OK I did what you suggested but it's still doing what it was before.


----------



## TriggerFinger

gadjira said:


> It was working Friday when it was charged then was carried onto a plane & not started up until today. -- during this time, was it shutdown or just on standy/hibernate?
> 
> OK I did what you suggested but it's still doing what it was before.


----------



## gadjira

The laptop was powered off during the flight & not in hibernate/standby mode.


----------



## TriggerFinger

gadjira said:


> The laptop was powered off during the flight & not in hibernate/standby mode.



try powering ON with battery only (remove AC adapter) and vice versa.
if this does not work, reseat your RAM then power ON.


----------



## gadjira

Tried both & still just flashing lights.


----------



## TriggerFinger

gadjira said:


> Tried both & still just flashing lights.


 try reseating your RAM module and power ON again


----------



## deadgateway

how do you reseat the ram?


----------



## joshafool

Same thing happened to my Gateway M-6880. I tried everything.

If you are reading this know you are not alone.
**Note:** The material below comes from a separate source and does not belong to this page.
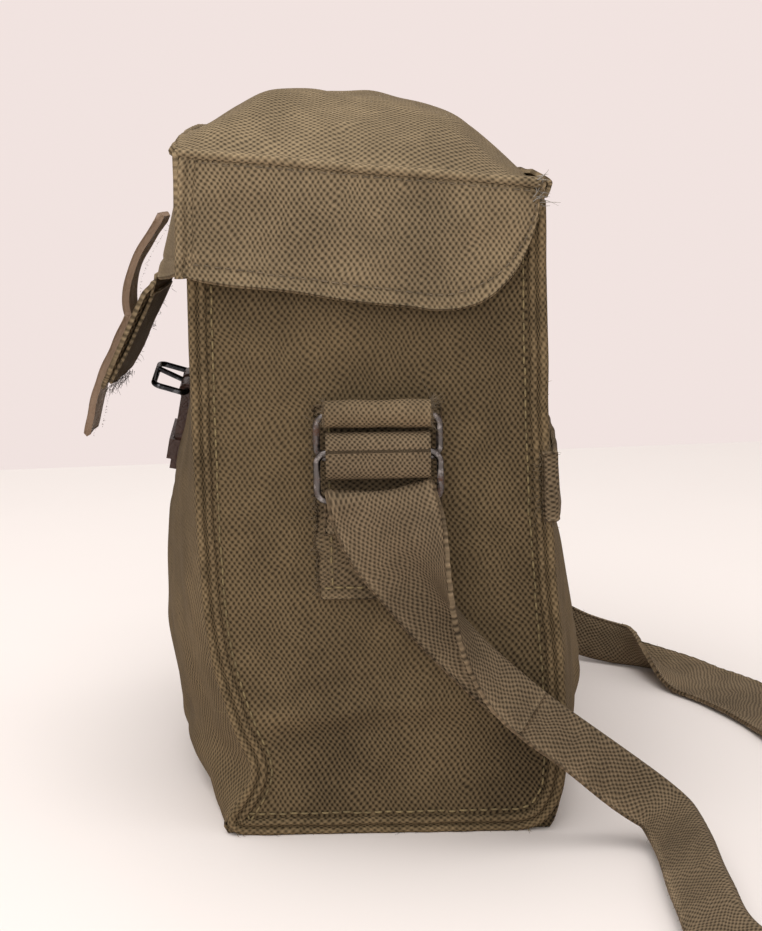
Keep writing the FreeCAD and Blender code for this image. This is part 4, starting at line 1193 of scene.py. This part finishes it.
class BAG_OT_tabs(StepOperator, bpy.types.Operator):
    """Canvas tab on each end, the roll round the upper ring's bar, and the webbing link between the rings"""
    bl_idname = "bag.tabs"
    bl_label = "Tabs and links"

    def build(self, scene):
        for side, sign in (("right", 1), ("left", -1)):
            low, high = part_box("strap_tab_" + side)
            low, high = np.array(low) / MM, np.array(high) / MM
            y, z = np.meshgrid(np.linspace(low[1], high[1], 44), np.linspace(low[2], high[2], 66), indexing="ij")
            ragged = 0.7 * ripple(z, z * 0, 9, 181) * (y < low[1] + 3)
            from_low = z - low[2]
            hem = 0.6 * (1 - step_up(from_low, 2.2, 3.6)) - 0.3 * hump(from_low, 4.0, 0.8)
            x = SIDE_X + 1.75 + hem + 0.3 * ripple(y, z, 26, 182) + 0.5 * hump(y, -12, 5) * hump(z, 112, 20)
            # painted shade in the hem groove 4 mm above the lower edge and on the upper part under the roll; the lowest
            # 2.5 mm is lighter, and the rest is random tone
            tone_and_shade = 0.14 * ripple(y, z, 24, 183) + 0.35 * (1 - step_up(from_low, 0.5, 2.5)) - 0.2 * hump(from_low, 4.0, 0.9) - 0.3 * step_up(z, 118, 140)
            points = np.stack([x * sign, y + ragged, z], -1)
            piece = cloth_piece("tab_canvas_" + side, points, np.stack([z, y], -1), 1.6, tone_and_shade, 1.5, flip=sign < 0)
            dress(piece, "tab_canvas", "bag", ["strap_tab_" + side])
            rng = np.random.default_rng(184)
            roots, ways = [], []
            for height in np.linspace(low[2] + 1, high[2] - 4, 150):
                roots.append((sign * (SIDE_X + rng.uniform(0.6, 2.0)), low[1] + rng.uniform(-0.6, 1.2), height))
                ways.append((sign * 0.4, -1.0, rng.normal(0, 0.8)))
            for _ in range(60):
                roots.append((sign * (SIDE_X + 1.9), low[1] + rng.uniform(1, 7), rng.uniform(low[2] + 5, high[2] - 25)))
                ways.append((sign, rng.normal(0, 1), rng.normal(0, 1)))
            dress(threads("tab_frays_" + side, roots, ways, 2.9, 0.13, 185, 1.1), "cloth_thread", "bag")
            rows = []
            line = np.linspace(low[1] + 2, high[1] - 2, 40)
            rows.append((np.stack([np.full(40, sign * (SIDE_X + 1.75)), line, np.full(40, low[2] + 4.0)], 1), np.tile([float(sign), 0, 0], (40, 1))))
            line = np.linspace(low[2] + 5, high[2] - 8, 60)
            rows.append((np.stack([np.full(60, sign * (SIDE_X + 1.9)), np.full(60, low[1] + 5.0), line], 1), np.tile([float(sign), 0, 0], (60, 1))))
            dress(stitches("tab_stitches_" + side, rows, seed=186), "stitch_thread", "bag")

            low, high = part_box("ring_loop_" + side)
            low, high = np.array(low) / MM, np.array(high) / MM
            cx, cz = (low[0] + high[0]) / 2, (low[2] + high[2]) / 2
            turn, y = np.meshgrid(np.linspace(0, 1, 96), np.linspace(low[1] - 1.2, high[1] + 1.2, 30), indexing="ij")
            angle = -0.9 + turn * 3.35 * math.pi
            radius = 3.6 + 2.1 * turn + 0.25 * ripple(y, turn * 30, 14, 187)
            x = cx + sign * radius * np.cos(angle)
            z = cz + radius * np.sin(angle)
            y_out = y + 0.8 * turn * ripple(angle, angle * 0, 2.5, 188) * np.sign(y - y.mean()) * 0.6
            tone_and_shade = 0.1 * ripple(y, turn * 60, 18, 189) + 0.35
            points = np.stack([x, y_out, z], -1)
            piece = cloth_piece("tab_roll_" + side, points, np.stack([y, turn * 60], -1), 1.5, tone_and_shade, 1.0, flip=sign > 0)
            dress(piece, "tab_canvas", "bag", ["ring_loop_" + side])
            roots, ways = [], []
            for _ in range(110):
                a = rng.uniform(-0.6, 2.2)
                end = rng.choice([-1, 1], p=[0.25, 0.75])
                roots.append((cx + sign * 5.2 * math.cos(a), (low[1] + high[1]) / 2 + end * 19.0, cz + 5.2 * math.sin(a)))
                ways.append((sign * 0.3 * math.cos(a), end, 0.5 * math.sin(a)))
            dress(threads("roll_frays_" + side, roots, ways, 3.0, 0.13, 190, 1.1), "cloth_thread", "bag")

            low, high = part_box("link_band_" + side)
            low, high = np.array(low) / MM, np.array(high) / MM
            half_x, half_z = (high[0] - low[0]) / 2, (high[2] - low[2]) / 2
            cx, cz = (low[0] + high[0]) / 2, (low[2] + high[2]) / 2
            straight = half_z - half_x
            around = []
            for a in np.linspace(0, math.pi, 16):
                around.append((half_x * math.cos(a), straight + half_x * math.sin(a)))
            around += [(-half_x, t) for t in np.linspace(straight, -straight, 6)[1:-1]]
            for a in np.linspace(math.pi, 2 * math.pi, 16):
                around.append((half_x * math.cos(a), -straight + half_x * math.sin(a)))
            around += [(half_x, t) for t in np.linspace(-straight, straight, 6)[1:-1]]
            around = np.array(around)
            lengths = np.linspace(0, 52, len(around))
            ys = np.linspace(low[1] - 0.8, high[1] + 0.8, 30)
            points, cloth, faces = [], [], []
            n, m = len(around), len(ys)
            for layer, shrink in ((0, 0.0), (1, 1.7)):
                scale = np.stack([(half_x - shrink) / half_x * np.ones(n), (half_z - shrink) / half_z * np.ones(n)], 1)
                for i in range(n):
                    for yy in ys:
                        wobble = 0.2 * math.sin(yy * 0.7 + i * 0.4) + 0.25 * (abs(yy - ys.mean()) > 16.5)
                        ox, oz = around[i] * scale[i]
                        points.append((cx + sign * (ox + wobble * np.sign(ox) * (layer == 0)), yy, cz + oz))
                        cloth.append((yy, lengths[i]))
            for i in range(n):
                k = (i + 1) % n
                for j in range(m - 1):
                    faces.append((i * m + j, k * m + j, k * m + j + 1, i * m + j + 1))
                    o = n * m
                    faces.append((o + i * m + j + 1, o + k * m + j + 1, o + k * m + j, o + i * m + j))
                faces.append((i * m, n * m + i * m, n * m + k * m, k * m))
                faces.append((k * m + m - 1, n * m + k * m + m - 1, n * m + i * m + m - 1, i * m + m - 1))
            if sign < 0:
                faces = [tuple(reversed(f)) for f in faces]
            piece = make_mesh("link_webbing_" + side, points, faces, cloth, None, np.full(len(points), -0.12))
            dress(piece, "webbing", "upper_ring_" + side, ["link_band_" + side])


# ---------------------------------------------------------------- add-on

class BAG_PT_panel(bpy.types.Panel):
    """The bag's settings and steps"""
    bl_idname = "BAG_PT_panel"
    bl_label = "Messenger bag"
    bl_space_type = "VIEW_3D"
    bl_region_type = "UI"
    bl_category = "Bag"

    def draw(self, context):
        for group in (context.scene.bag_cloth, context.scene.bag_shape, context.scene.bag_stage):
            column = self.layout.column(align=True)
            for name in group.__annotations__:
                column.prop(group, name)
        for step in STEPS:
            self.layout.operator(step.bl_idname)


STEPS = (
    BAG_OT_stage, BAG_OT_finishes, BAG_OT_strap, BAG_OT_body, BAG_OT_back_band, BAG_OT_lid,
    BAG_OT_closure, BAG_OT_tabs,
)
GROUPS = (("bag_cloth", ClothSettings), ("bag_shape", ShapeSettings), ("bag_stage", StageSettings))


def register():
    for name, group in GROUPS:
        bpy.utils.register_class(group)
        setattr(bpy.types.Scene, name, PointerProperty(type=group))
    for step in STEPS:
        bpy.utils.register_class(step)
    bpy.utils.register_class(BAG_PT_panel)


def unregister():
    bpy.utils.unregister_class(BAG_PT_panel)
    for step in reversed(STEPS):
        bpy.utils.unregister_class(step)
    for name, group in GROUPS:
        delattr(bpy.types.Scene, name)
        bpy.utils.unregister_class(group)


def main():
    register()
    bpy.ops.bag.stage()
    bpy.ops.bag.finishes()
    bpy.ops.bag.strap()
    bpy.ops.bag.body()
    bpy.ops.bag.back_band()
    bpy.ops.bag.lid()
    bpy.ops.bag.closure()
    bpy.ops.bag.tabs()


if __name__ == "__main__":
    main()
It happens to a lot of these lap tops.

Unfortunately I have the unfortunate duty to inform you that your motherboard may be dead.

My advice is to send it back right away is you have some sort of return option.


----------



## supernova777

i have the exact same problem 
my laptop is a mp6954 gateway laptop
it was working fine and has done this a good number of times
i cant seem to find out what is causing the problem
but it is definately failing the power on self test POST
process but it gives no beeps
it just halts the boot up process without ever
turning on the screen to display the gateway bios logo
screen or whatever like it does when it starts up correctly

i know that the motherboard is not fried because i was using it just yesterday 
it sat on a shelf for over a month untill i just happened to try to turn it on and it worked (which made me really happy) i had thought that taking out one of the ram chips was the rreason it begain to work and that perhaps it was a bad 
ram chip ors omethign but both of the chips work fine in another laptop 
and the machine has again begun to not boot up correctly

gateway support is total crap
and they tell me my serial number is invalid
meanwhile its totally valid they just dont want to give me any
support because i bought the machine in late 2006

its a total sham - i liked this computer alot but this experience with
little to no real support is total ******** - they should have all the records of other
people calling in theres no way in hell im the only one in the world that has experienced this one particular error. guaranteed they know what the problem is somwhere -its documented - and they refuse to tell me so i can 
repair my product - for which i paid fully for - at the time over 1200 dollars.

this is just wrong.
Gateway support, go to hell


----------



## joshafool

In my case, my mother board was fried. It was the same case, and it had just been working fine 2 hours prior.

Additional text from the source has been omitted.